Appleは先ほどBeats Eletronicsを買収したことを発表した。 買収価格は30億ドルだった。共同ファウンダーはラップ・ミュージシャンのDr. Dreと音楽業界のベテラン、Jimmy Iovineで、主要な事業はヘッドフォンと音楽ストリーミングだ。
Appleが買収したBeatsをどのように運営するのかが注目されていたが、音楽ダウンロード・サービスであるiTunesにストリーミング・サービス化するというリスクは冒さず、Beatsの音楽ストリーミング・サービスはiTunes別個に、並行して運営していくという。ストリーミング・サービスのビジネスモデルは定額制の聴き放題だ。
私は先週、Apple は両サービスを並行して運営するというスクープ記事を書いたが、幸い、これが確認されたことになる。
Appleの上級副社長でiTunesの責任者、Eddy Cueは今回の30億ドルの買収を発表したプレスリリースで「Beatsの参加によってAppleの音楽サービスのラインナップは大きく強化される。無料ストリーミングのiTunes Radioに加えて世界でもトップクラスの有料音楽ストリーミングのBeats Musicを提供することができるようになった。もちろん長年愛されてきたiTunes Storeで従来通りダウンロード購入サービスを続けていく」と述べた。
この最後の部分に注目していただきたい。 CueとAppleはストリーミング・サービスを始めるに当って、いきなりダウンロード・サービスを廃止して従来のユーザーにショックを与える代わりに、ストリーミングを新たなオプションとして提供することにした。すでに大きなデジタル音楽のライブラリを作っているユーザーは今後もiTunes Storeからダウンロードを続けることができる。Financial TimesのTim Bradshawによれば、Appleの買収後もBeats MusicはAndroidとWindows Phoneから引き続き利用できるという。
Kleiner Perkinsの伝説的インターネット・アナリスト、Mary Meekerが2014版インターネット・トレンド・レポートで示しているところによると、デジタル音楽のダウンロードの売上高はストリーミングの成長と共に下降線をたどっている。デジタル楽曲の売上は2013年中に6%減少し、2014年の第1四半期には対前年同期比で13.3%も下落した。

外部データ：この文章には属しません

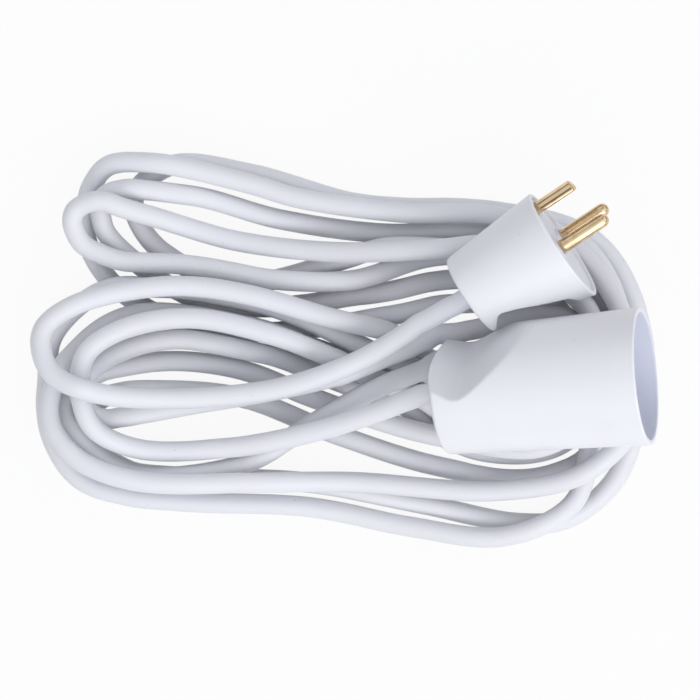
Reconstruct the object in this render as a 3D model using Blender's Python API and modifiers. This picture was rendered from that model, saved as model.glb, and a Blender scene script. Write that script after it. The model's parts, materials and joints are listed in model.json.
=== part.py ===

一方、アメリカにおける音楽ストリーミングの利用は2013年に32%アップしている。一言でいえば、セル・モデルは衰退しつつあり、ストリーミング・モデルこそが未来だ。
とはいえ、ダウンロード販売もまだまだ大きなビジネスだ。Appleとしてはこれを今すぐに投げ出したくはない。シリコンバレーかいわいでこそ誰もダウンロード販売を利用していないものの、2013年には12.6億曲、1億1760万枚のアルバムがオンラインで売れている。
AppleはBeats Musicへの移行ができるだけスムーズに運ぶよう配慮している。当面、ストリーミングを好むユーザーにはBeatsを受け皿として用意し、将来iTunesの売上が一定以下に減少したらその時点でiTunesもストリーミング化するのだろう。
パーソナル化されたキュレーションを導入するBeatsは、伝統的な「なんでもあり」のiTunesを非常に効果的に補完できる。iTunesにやってくるユーザーは聴きたい曲やアーティストを初めから決めていることが多い。しかしBeatsは聴き放題モデルなので、ユーザーは気軽に新しいアーティストや楽曲を試すことができる。探究心、好奇心の強いユーザーに対して本人の好みをベースにしたキュレーションの重要性は非常に大きい。
比較的保守的な音楽ファンはiTunesをより多く利用し、新しい音楽を探しているファンはBeatsを好むという補完関係が考えられる。
次に注目されるのは、料金だ。現在Beats Musicは月額9.99ドルだが、Appleはメジャー・レーベルを説得してこの料金をもっと手頃な金額に引き下げることができるだろうか? Appleの洗練とBeatsのブランドが相乗した結果、世界のあらゆる音楽が月数ドルで聴き放題になればうれしいのだが。